Shahryar Mazgani chegou a Portugal com apenas cinco anos. A sua família deixou para trás as convulsões da revolução islâmica em Teerão, em 1979, trocando-as pela pacatez da cidade de Setúbal.
Mazgani tem percorrido os trilhos da composição musical desde 2005 – foi o ano em que foi considerado pela influente revista francesa “Les Inrockuptibles” um dos 20 melhores novos artistas europeus. Os seus temas apresentam, em igual medida, uma sensibilidade pop alternativa, conjugada com uma linguagem de autor, literária e lunar.
Com um currículo musical de assinalável consistência, o músico é hoje em dia uma peça destacada no tabuleiro da música nacional. Apresentou em Setembro de 2017 o seu quinto álbum de originais, “The Poet’s Death”, dedicado a um herói pessoal de sempre: o poeta-cantor Leonard Cohen, extraordinário escritor de canções, falecido em 2016. É, aliás, assumida a inspiração em Cohen e em outros autores anglófonos como Nick Drake, Tom Waits ou Nick Cave.
Há na música de Mazgani uma imagética que remete para geografias americanas, uma mescla de blues, folk e pop – algumas canções têm o cheiro de corredores de madeira escura, outras evocam espaços abertos e noites estreladas traçando horizontes largos.
Pode parecer taciturno à superfície, mas uma audição mais atenta de “The Poet’s Death” revela um certo sentido de assombro, de esperança, a roçar a prece – veja-se a beleza tranquila de “The Faintest Light”, com um registo que lembra os Spain de Josh Haden, uma sentida canção de embalar envolta em delicados arranjos de cordas.
O timbre particular de Mazgani contém uma energia que se constitui como o nervo central das canções. São composições elegantes, assentes em instrumentações sofisticadas, com espaço para a respiração do silêncio. O álbum foi co-produzido por Peixe – alter-ego de Pedro Cardoso, antigo guitarrista dos Ornatos Violeta – e impressiona pelo som cristalino e sedutor, quase jazzy, de temas como “Send The Word” e “Breath of Gold”. Noutros pontos surge a centelha de energia do rock, sem perder de vista o bom gosto – como na guitarra à la PJ Harvey do viciante “The Traveler”, ou na injecção de blues do tema-título, “The Poet’s Death”.
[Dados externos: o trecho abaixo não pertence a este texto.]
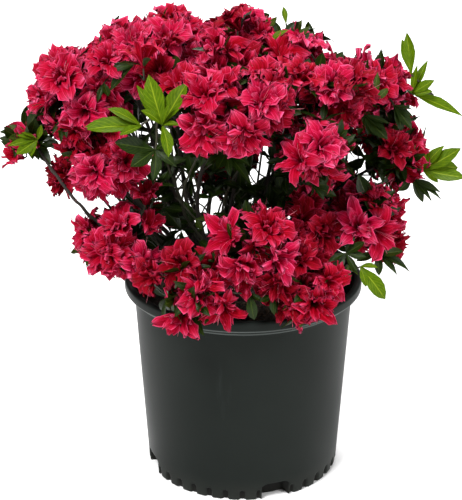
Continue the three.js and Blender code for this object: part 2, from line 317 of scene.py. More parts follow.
def tube_tree():
    """A round bar along each line of points, as thick as the points say, with a rough skin."""
    tree, given = node_tree(
        "Bark tubes", Finish=("Material", None), Sides=("Int", 8), Relief=("Float", 0.2),
        Grain=("Float", 260.0))
    girth = named(tree, "girth", "FLOAT")
    path = add_node(tree, "GeometryNodeMeshToCurve", {"Mesh": given["Geometry"]})
    thick = add_node(tree, "GeometryNodeSetCurveRadius", {"Curve": path.outputs[0], "Radius": girth})
    outline = add_node(tree, "GeometryNodeCurvePrimitiveCircle", {
        "Radius": 1.0, "Resolution": given["Sides"]})
    skin = add_node(tree, "GeometryNodeCurveToMesh", {
        "Curve": thick.outputs[0], "Profile Curve": outline.outputs[0], "Scale": girth, "Fill Caps": True})
    grain = flow(tree, "ShaderNodeTexNoise", {"Scale": given["Grain"], "Detail": 3.0})
    normal = add_node(tree, "GeometryNodeInputNormal")
    outward = add_node(tree, "ShaderNodeVectorMath", {
        0: normal.outputs[0], "Scale": (grain - 0.5) * (girth * given["Relief"])}, operation="SCALE")
    move = add_node(tree, "GeometryNodeSetPosition", {
        "Geometry": skin.outputs[0], "Offset": outward.outputs[0]})
    return end_tree(tree, move.outputs[0], given["Finish"])


def grow(name, source, tree, **inputs):
    """Runs the tree on the source object and keeps the result as a plain mesh."""
    modifier = source.modifiers.new("grow", "NODES")
    modifier.node_group = tree
    for item in tree.interface.items_tree:
        if item.item_type == "SOCKET" and item.in_out == "INPUT" and item.name in inputs:
            modifier[item.identifier] = inputs[item.name]
    bpy.context.view_layer.update()
    depsgraph = bpy.context.evaluated_depsgraph_get()
    mesh = bpy.data.meshes.new_from_object(
        source.evaluated_get(depsgraph), preserve_all_data_layers=True, depsgraph=depsgraph)
    source.modifiers.remove(modifier)
    bpy.data.objects.remove(source)
    mesh.name = name
    return add_object(name, mesh)


def mark(mesh, name, kind, values, number=np.float32):
    """Gives each point of the mesh its own value."""
    mesh.attributes.new(name, kind, "POINT").data.foreach_set("value", np.array(values, number).ravel())


def scatter(name, tree, shapes, spots, material):
    """A piece made of many shapes. Each spot is (place, turn, size, kind)."""
    places, turns, sizes, kinds = zip(*spots)
    mesh = bpy.data.meshes.new(name + "_points")
    mesh.from_pydata([tuple(place) for place in places], [], [])
    mark(mesh, "turn", "QUATERNION", [tuple(turn) for turn in turns])
    mark(mesh, "size", "FLOAT", sizes)
    mark(mesh, "kind", "INT", kinds, np.int32)
    return grow(name, add_object(name + "_points", mesh), tree, Shapes=shapes, Finish=material)


def tubes(name, tree, paths, material, sides, relief):
    """A piece made of round bars. Each path is a list of (point, radius)."""
    points, edges, girths = [], [], []
    for path in paths:
        first = len(points)
        points += [tuple(point) for point, _ in path]
        girths += [girth for _, girth in path]
        edges += [(first + i, first + i + 1) for i in range(len(path) - 1)]
    mesh = bpy.data.meshes.new(name + "_lines")
    mesh.from_pydata(points, edges, [])
    mark(mesh, "girth", "FLOAT", girths)
    source = add_object(name + "_lines", mesh)
    return grow(name, source, tree, Finish=material, Sides=sides, Relief=relief)


def shape_set(name, shapes):
    """A collection of shapes to pick from, out of the scene."""
    collection = bpy.data.collections.new(name)
    bpy.context.scene.collection.children.link(collection)
    for number, (points, faces, uvs) in enumerate(shapes):
        obj = mesh_object(f"{name}_{number:02d}", points, faces, uvs)
        bpy.context.scene.collection.objects.unlink(obj)
        collection.objects.link(obj)
    return collection


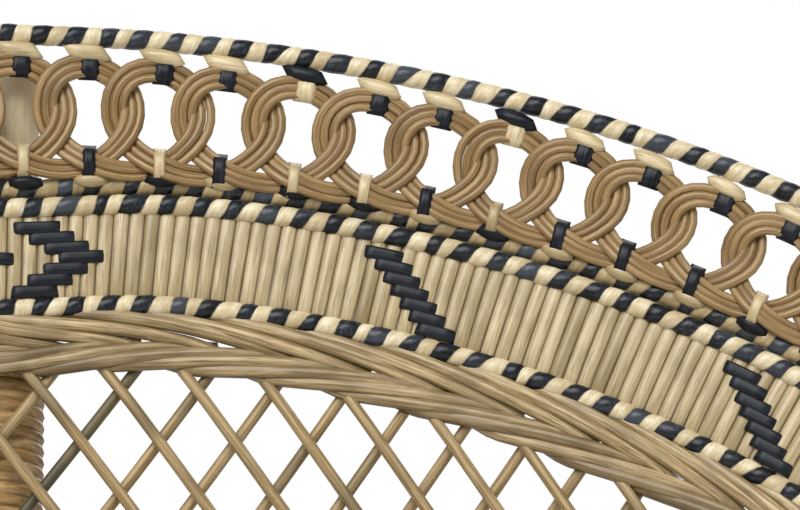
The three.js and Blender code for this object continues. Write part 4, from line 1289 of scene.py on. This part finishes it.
share = np.linspace(0, 1, 34)[:, None]
for name, direction in (("base_stakes_outer", -1), ("base_stakes_inner", 1)):
    lines = []
    for number in range(BASE_STAKES):
        top = 2 * math.pi * (number + 0.5) / BASE_STAKES + rng.normal(0, 0.006)
        upper = round_line(top, SEAT_RADIUS - direction * STAKE_GAP, BASE_TOP + STAKE_OVERLAP)
        lower = round_line(top + direction * BASE_TWIST, FLOOR_RADIUS - direction * STAKE_GAP,
                           BASE_BOTTOM - STAKE_OVERLAP)
        lines.append(upper + (lower - upper) * share)
    cane_piece(name + "_rods", lines, "lattice_stake", [name], 10, stake_cane,
               tones=stake_tones(BASE_STAKES, 0.08), radii=BASE_STAKE_RADIUS * mm)
print(2 * BASE_STAKES, "stakes in the base")

# %% [markdown]
# ## Plaits round both ends
# A plait of three pairs of canes covers the stakes' ends at the seat and at the floor. Each pair rises and
# falls, and it swings in and out twice as often, which is the path of hair in a plait.

# %% Seat plait and foot plait
PLAIT_STRANDS, PLAIT_PERIOD = 3, 66.0
PLAIT_RISE, PLAIT_SWING, PAIR_GAP = 4.2, 3.0, 1.75

for name, radius, level in (("seat_braid", 268.1, BASE_TOP), ("foot_braid", 260.1, BASE_BOTTOM)):
    lines = []
    count = round(2 * math.pi * radius / PLAIT_PERIOD)
    angle = np.linspace(0, FULL_TURN, count * 24 + 1)
    for strand in range(PLAIT_STRANDS):
        swing = angle * count + 2 * math.pi * strand / PLAIT_STRANDS
        lines += [round_line(angle, radius + PLAIT_SWING * np.sin(2 * swing),
                             level + PLAIT_RISE * np.sin(swing) + side * PAIR_GAP) for side in (-1, 1)]
    cane_piece(name + "_strands", lines, "braid_cane", [name], 8, braid_cane,
               tones=rng.beta(1.5, 3.0, len(lines)), radii=2.0 * mm)
print("base ready")

# %% [markdown]
# # Floor, light and camera
# The chair stands on a plain pale floor before a white backdrop. Large soft lamps at a plain level show the
# woven surfaces without hard shadows. The world is white where the camera sees it directly, and dimmer
# where it lights the chair.

# %% The floor and the soft lamps
from mathutils import Matrix, Vector

FLOOR_REACH = 6.0

floor_finish, _, _ = finish_material("Pale floor", 0.9, gloss=0.1)
floor_finish.node_tree.nodes["Principled BSDF"].inputs["Base Color"].default_value = paint("eceae6")
floor_mesh = bpy.data.meshes.new("floor")
corners = [(x * FLOOR_REACH, y * FLOOR_REACH, 0) for x, y in ((-1, -1), (1, -1), (1, 1), (-1, 1))]
floor_mesh.from_pydata(corners, [], [(0, 1, 2, 3)])
floor_mesh.materials.append(floor_finish)
floor = bpy.data.objects.new("floor", floor_mesh)
bpy.context.scene.collection.objects.link(floor)


def lamp(name, kind, power, size, place, direction):
    light = bpy.data.lights.new(name, kind)
    light.energy = power
    if kind == "SUN":
        light.angle = size
    else:
        light.shape = "DISK"
        light.size = size
    stand = bpy.data.objects.new(name, light)
    bpy.context.scene.collection.objects.link(stand)
    stand.location = place
    stand.rotation_euler = Vector(direction).to_track_quat("-Z", "Y").to_euler()


lamp("key lamp", "AREA", 60, 1.6, (-2.2, -3.0, 3.4), (2.2, 3.0, -2.3))
lamp("fill lamp", "AREA", 14, 2.4, (2.8, -2.6, 2.0), (-2.8, 2.6, -1.0))
lamp("rear lamp", "AREA", 30, 2.4, (0.8, 3.0, 2.8), (-0.8, -3.0, -1.8))
lamp("soft sky", "SUN", 2.1, 0.6, (0, 0, 0), (0.3, 0.72, -0.9))

world = bpy.data.worlds.new("White studio")
bpy.context.scene.world = world
world.use_nodes = True
ray = add_node(world.node_tree, "ShaderNodeLightPath").node.outputs["Is Camera Ray"]
strength = add_node(world.node_tree, RANGE, {0: ray, "To Min": 0.3, "To Max": 1.0})
background = world.node_tree.nodes["Background"]
background.inputs["Color"].default_value = (1, 1, 1, 1)
world.node_tree.links.new(strength, background.inputs["Strength"])
bpy.context.scene.view_settings.view_transform = "Standard"
print("lamps and world set")

# %% [markdown]
# ## The camera
# The photograph was taken from a little above the fan's middle with a long lens. The place, the turn and
# the slight roll were worked out from the curves of the rims. The camera stands about two metres away.

# %% Set up the camera
CAMERA_PLACE = (-19.8, -1849.0, 1370.1)
CAMERA_YAW, CAMERA_PITCH, CAMERA_ROLL = math.radians(5.02), math.radians(1.40), math.radians(0.60)
PICTURE_WIDTH, FOCAL_PIXELS, SENSOR_WIDTH = 800, 5089, 36.0

level = Vector((math.cos(CAMERA_YAW), -math.sin(CAMERA_YAW), 0))
ahead = Vector((math.sin(CAMERA_YAW), math.cos(CAMERA_YAW), 0))
forward = ahead * math.cos(CAMERA_PITCH) + Vector((0, 0, math.sin(CAMERA_PITCH)))
right = level * math.cos(CAMERA_ROLL) + level.cross(forward) * math.sin(CAMERA_ROLL)
lens = bpy.data.cameras.new("photo camera")
lens.sensor_width = SENSOR_WIDTH
lens.lens = SENSOR_WIDTH * FOCAL_PIXELS / PICTURE_WIDTH
lens.clip_end = 50.0
camera = bpy.data.objects.new("photo camera", lens)
bpy.context.scene.collection.objects.link(camera)
turned = Matrix((right, right.cross(forward), -forward)).transposed().to_4x4()
camera.matrix_world = Matrix.Translation(Vector(CAMERA_PLACE) * mm) @ turned
bpy.context.scene.camera = camera
print("lens", round(lens.lens), "mm")
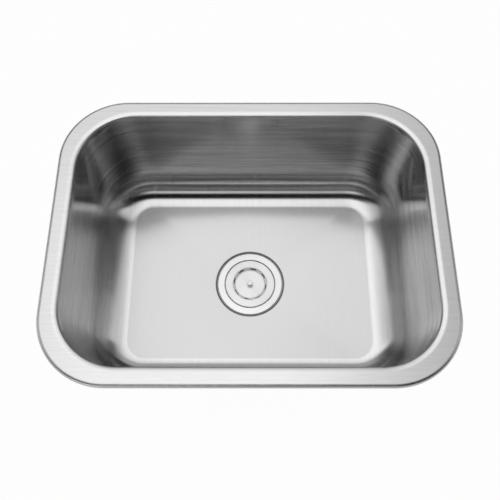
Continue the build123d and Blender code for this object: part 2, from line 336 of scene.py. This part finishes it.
# Brushed grain: short fine hairlines and longer soft streaks, drawn out along one direction.
brushed_grain, grain_in, grain_out = new_group(
    "brushed grain",
    [("Stretch", "NodeSocketVector", (400.0, 8.0, 8.0)), ("Streaks", "NodeSocketFloat", 0.35)],
    [("Tone", "NodeSocketFloat"), ("Height", "NodeSocketFloat")],
)
grain_place = add_node(brushed_grain, "ShaderNodeTexCoord")
grain_stretch = add_node(brushed_grain, "ShaderNodeVectorMath", operation="MULTIPLY")
join(brushed_grain, grain_place.outputs["Object"], grain_stretch.inputs[0])
join(brushed_grain, grain_in.outputs["Stretch"], grain_stretch.inputs[1])
grain_hair = add_node(brushed_grain, "ShaderNodeTexNoise")
grain_hair.inputs["Scale"].default_value = 4.0
grain_hair.inputs["Detail"].default_value = 3.0
grain_streak = add_node(brushed_grain, "ShaderNodeTexNoise")
grain_streak.inputs["Scale"].default_value = 0.55
grain_streak.inputs["Detail"].default_value = 2.0
for texture in (grain_hair, grain_streak):
    join(brushed_grain, grain_stretch.outputs[0], texture.inputs["Vector"])
grain_tone = mix_values(
    brushed_grain,
    grain_in.outputs["Streaks"],
    grain_hair.outputs["Fac"],
    grain_streak.outputs["Fac"],
)
join(brushed_grain, grain_tone, grain_out.inputs["Tone"])
join(brushed_grain, grain_hair.outputs["Fac"], grain_out.inputs["Height"])


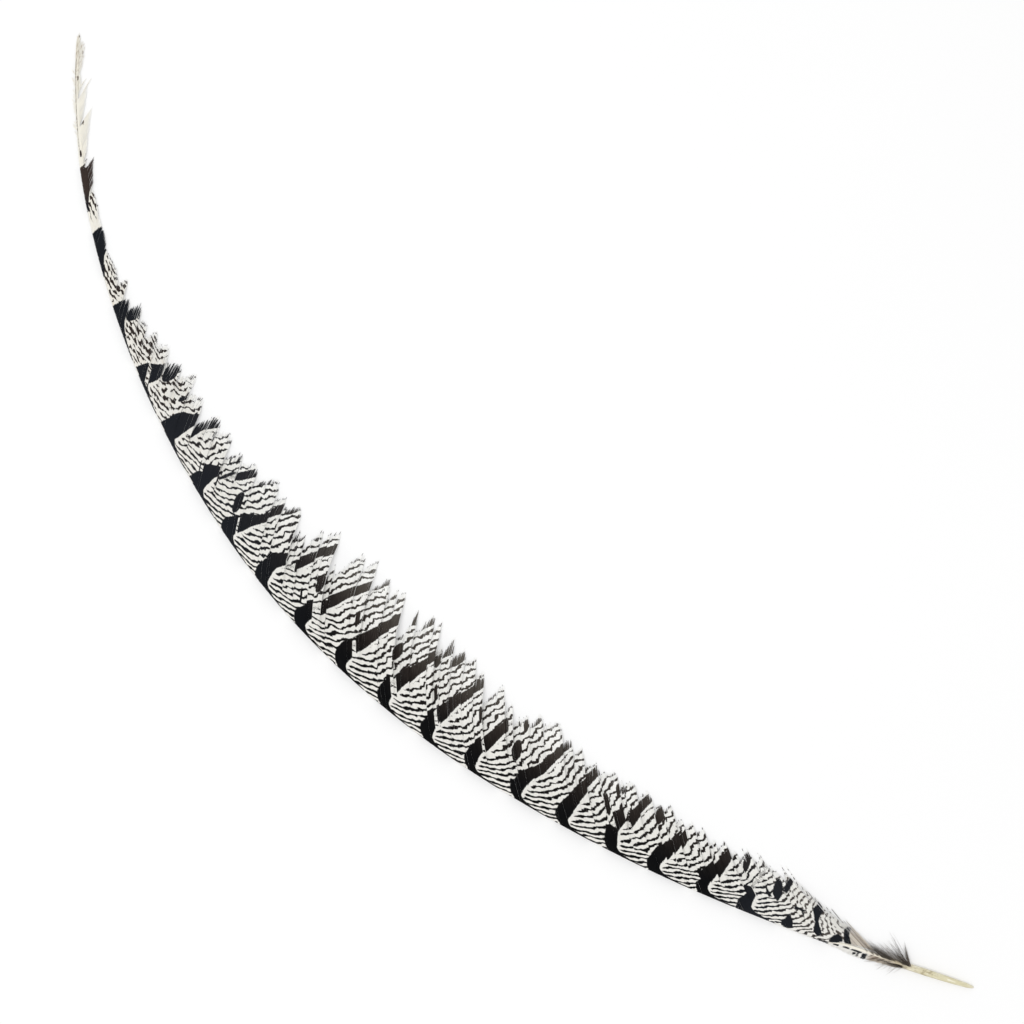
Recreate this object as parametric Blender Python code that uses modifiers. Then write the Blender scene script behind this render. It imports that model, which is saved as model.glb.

“A poesia é apenas uma prova de vida”, disse um dia Leonard Cohen, “se a vida está a arder bem, a poesia é apenas a cinza”. Celebremos então a fértil combustão de Shahryar Mazgani.
Na sequência da tour de apresentação de “The Poet’s Death”, o Centro Cultural de Belém recebe o cantor no próximo dia 3 de Fevereiro, integrado na programação do CCBeat. Uma oportunidade para testemunhar o bom momento do músico luso-iraniano.